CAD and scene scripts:
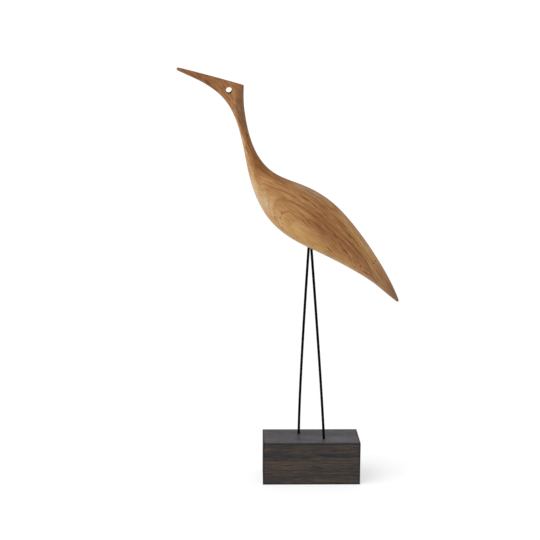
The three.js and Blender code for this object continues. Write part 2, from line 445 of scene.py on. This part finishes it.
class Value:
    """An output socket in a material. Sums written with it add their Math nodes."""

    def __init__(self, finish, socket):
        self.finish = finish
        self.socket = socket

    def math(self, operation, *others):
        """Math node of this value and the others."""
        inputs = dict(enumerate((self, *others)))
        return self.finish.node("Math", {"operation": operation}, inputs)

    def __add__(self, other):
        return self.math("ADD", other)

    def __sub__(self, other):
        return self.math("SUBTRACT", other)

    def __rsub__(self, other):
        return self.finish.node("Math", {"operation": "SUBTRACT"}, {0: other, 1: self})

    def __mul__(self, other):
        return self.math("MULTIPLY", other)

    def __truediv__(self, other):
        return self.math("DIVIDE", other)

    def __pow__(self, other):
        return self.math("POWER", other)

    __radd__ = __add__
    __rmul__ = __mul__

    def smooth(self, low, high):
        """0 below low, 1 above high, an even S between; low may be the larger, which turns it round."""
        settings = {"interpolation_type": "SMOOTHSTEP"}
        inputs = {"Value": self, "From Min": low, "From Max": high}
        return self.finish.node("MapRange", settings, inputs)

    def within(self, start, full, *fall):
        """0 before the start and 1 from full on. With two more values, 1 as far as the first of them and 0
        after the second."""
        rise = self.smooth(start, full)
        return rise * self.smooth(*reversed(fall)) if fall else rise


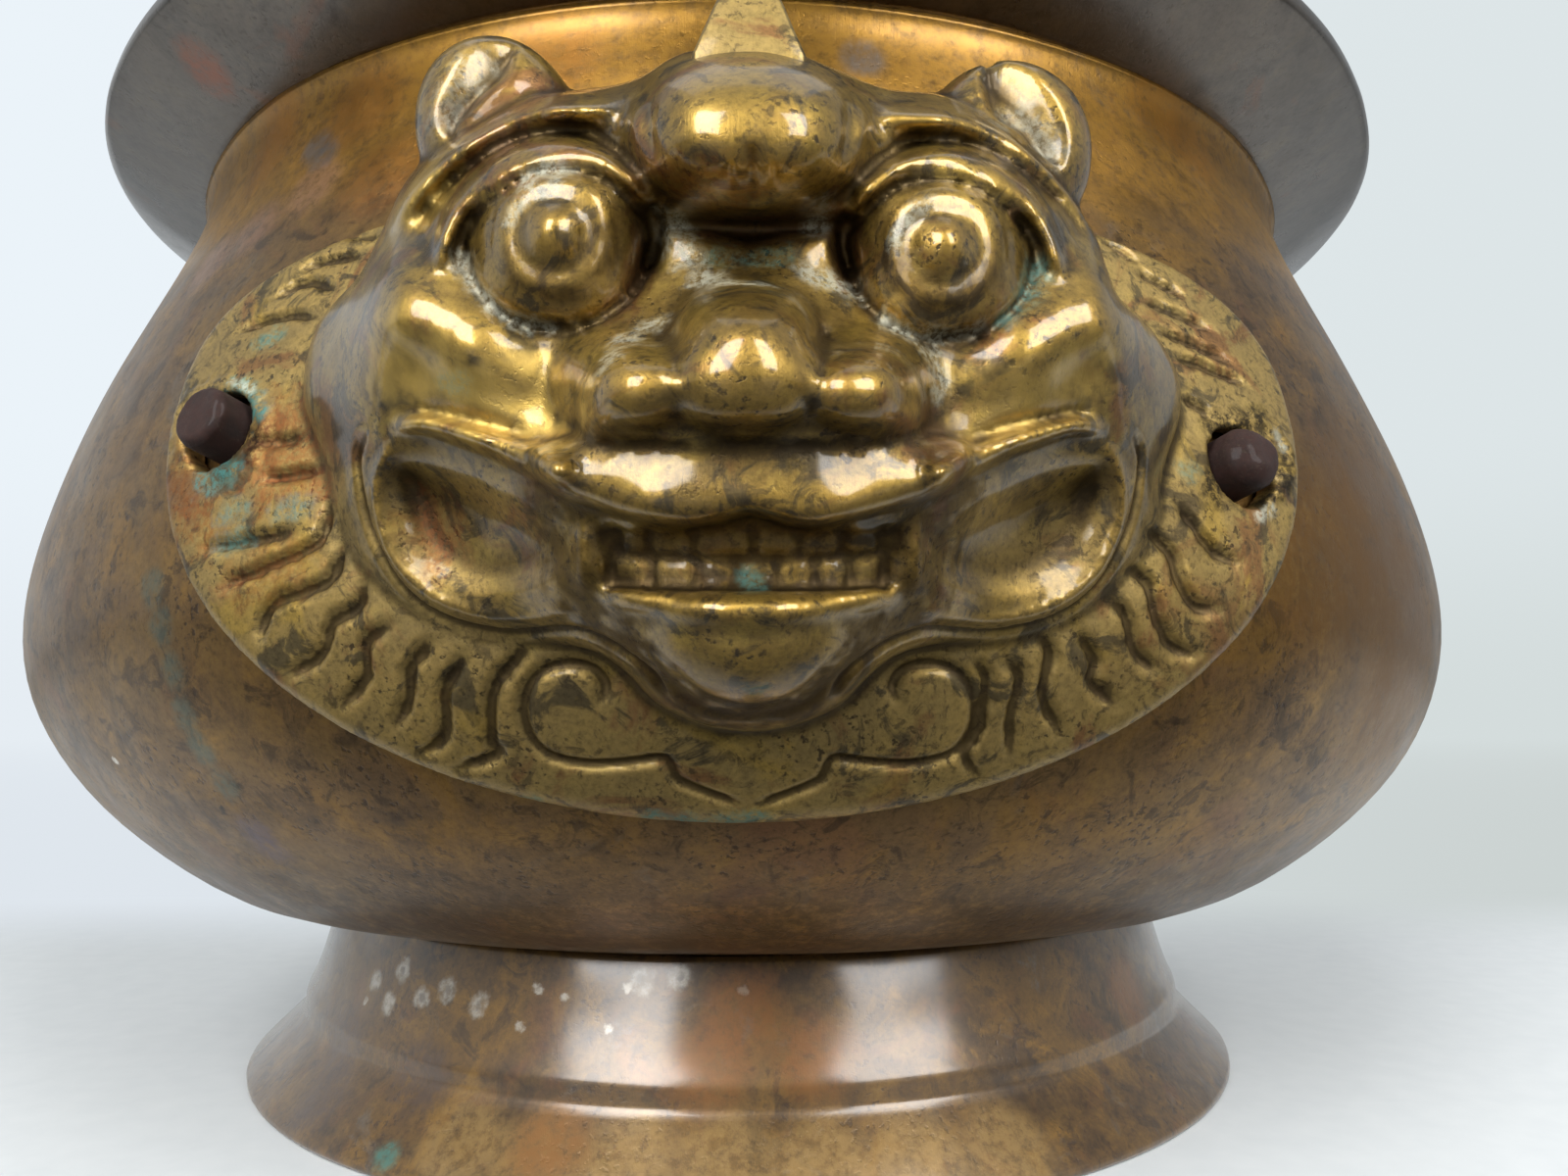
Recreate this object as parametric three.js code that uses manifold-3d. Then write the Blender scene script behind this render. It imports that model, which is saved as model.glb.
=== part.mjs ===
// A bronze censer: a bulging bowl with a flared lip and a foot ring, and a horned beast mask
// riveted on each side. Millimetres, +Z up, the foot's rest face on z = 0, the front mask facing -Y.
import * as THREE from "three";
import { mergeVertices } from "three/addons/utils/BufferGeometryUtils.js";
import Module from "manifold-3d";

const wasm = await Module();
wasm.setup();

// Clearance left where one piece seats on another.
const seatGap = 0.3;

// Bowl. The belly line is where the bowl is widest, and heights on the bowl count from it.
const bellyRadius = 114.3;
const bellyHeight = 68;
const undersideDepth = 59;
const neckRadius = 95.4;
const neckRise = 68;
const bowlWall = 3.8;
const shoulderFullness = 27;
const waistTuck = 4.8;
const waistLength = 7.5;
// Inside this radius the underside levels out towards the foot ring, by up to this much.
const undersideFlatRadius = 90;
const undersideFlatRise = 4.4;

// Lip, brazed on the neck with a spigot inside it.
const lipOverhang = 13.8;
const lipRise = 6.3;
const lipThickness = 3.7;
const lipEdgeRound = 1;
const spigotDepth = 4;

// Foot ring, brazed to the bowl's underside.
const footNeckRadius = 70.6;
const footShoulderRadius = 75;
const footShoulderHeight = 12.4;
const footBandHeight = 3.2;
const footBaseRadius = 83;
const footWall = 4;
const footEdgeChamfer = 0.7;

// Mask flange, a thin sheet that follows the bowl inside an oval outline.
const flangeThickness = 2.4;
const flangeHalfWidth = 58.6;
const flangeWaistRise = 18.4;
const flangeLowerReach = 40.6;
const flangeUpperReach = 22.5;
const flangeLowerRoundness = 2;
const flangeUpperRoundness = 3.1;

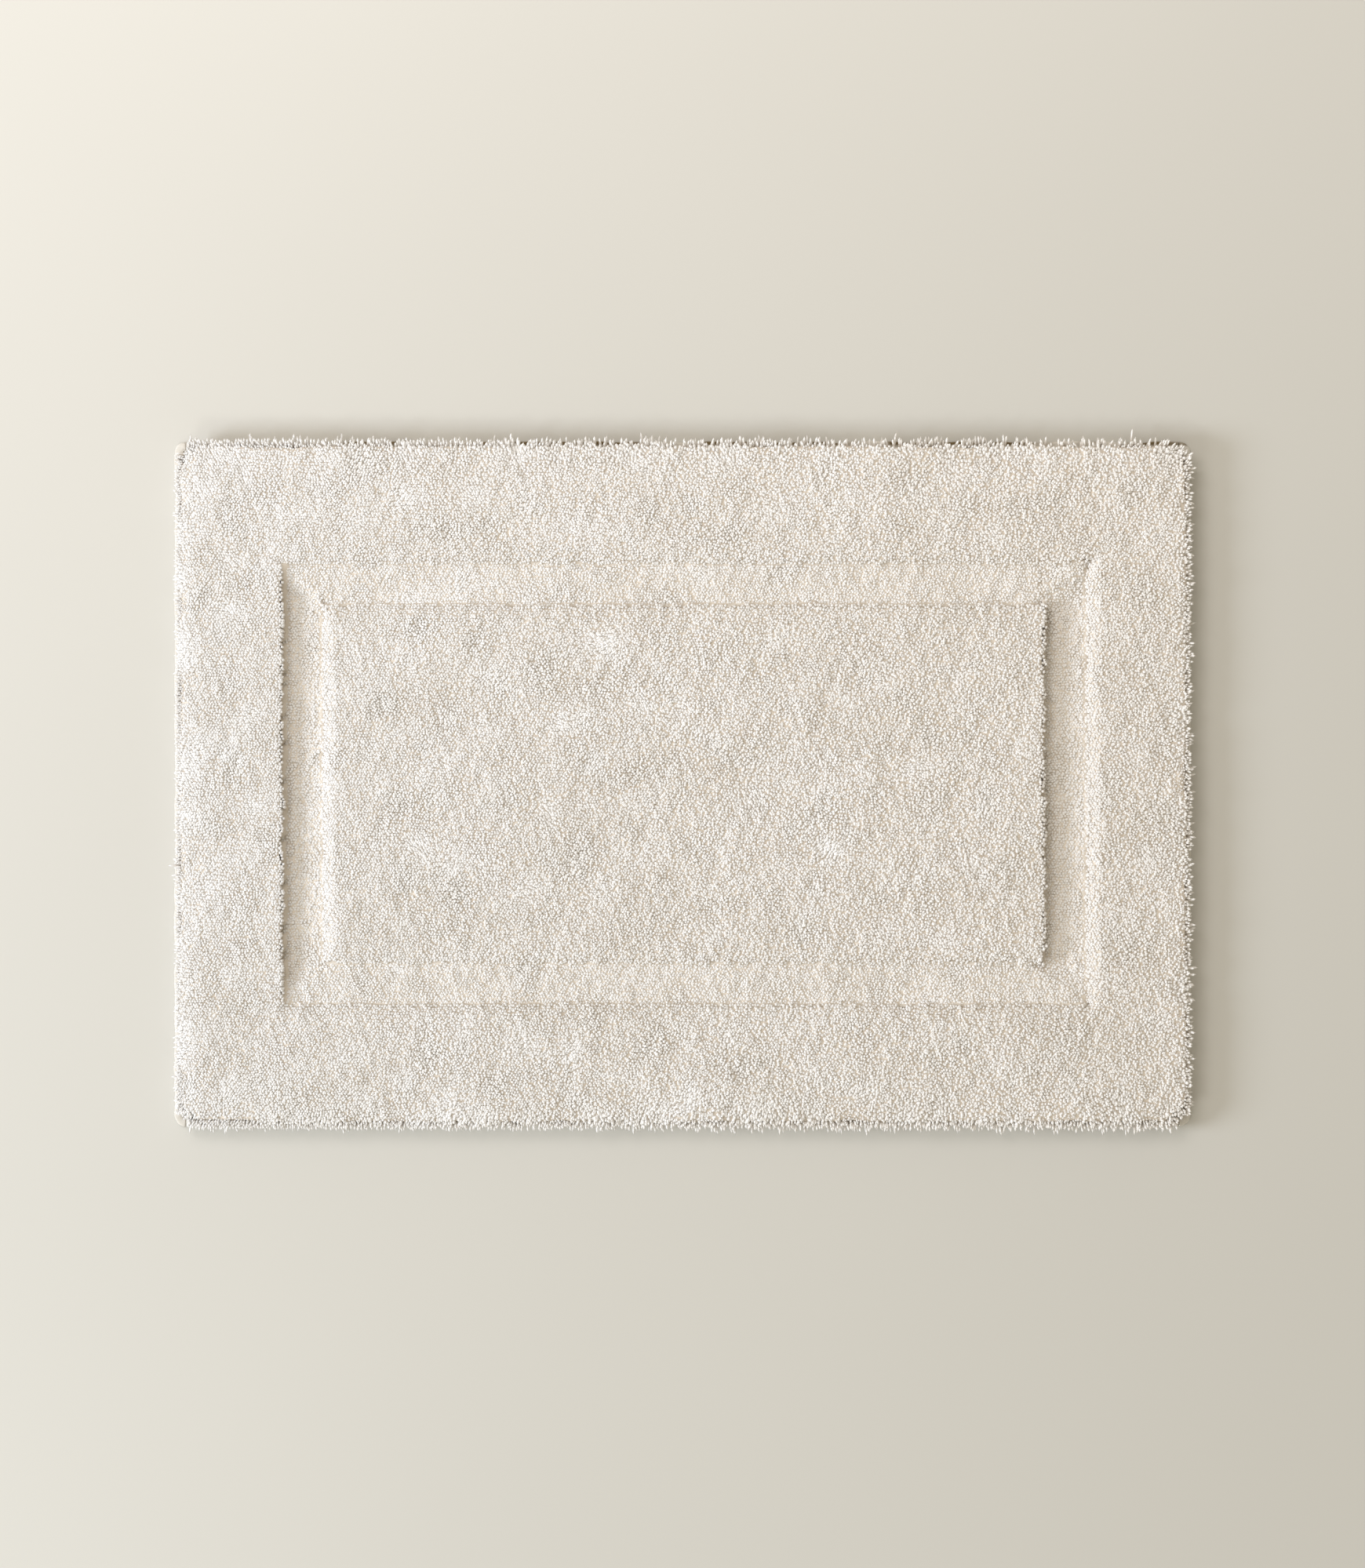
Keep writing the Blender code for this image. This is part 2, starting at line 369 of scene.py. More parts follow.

* Task instructions *
Leave out every line without the string "code" and copy the rest.

* Task answer *
The three.js and Blender code for this object continues. Write part 2, from line 445 of scene.py on. This part finishes it.
Recreate this object as parametric three.js code that uses manifold-3d. Then write the Blender scene script behind this render. It imports that model, which is saved as model.glb.
Keep writing the Blender code for this image. This is part 2, starting at line 369 of scene.py. More parts follow.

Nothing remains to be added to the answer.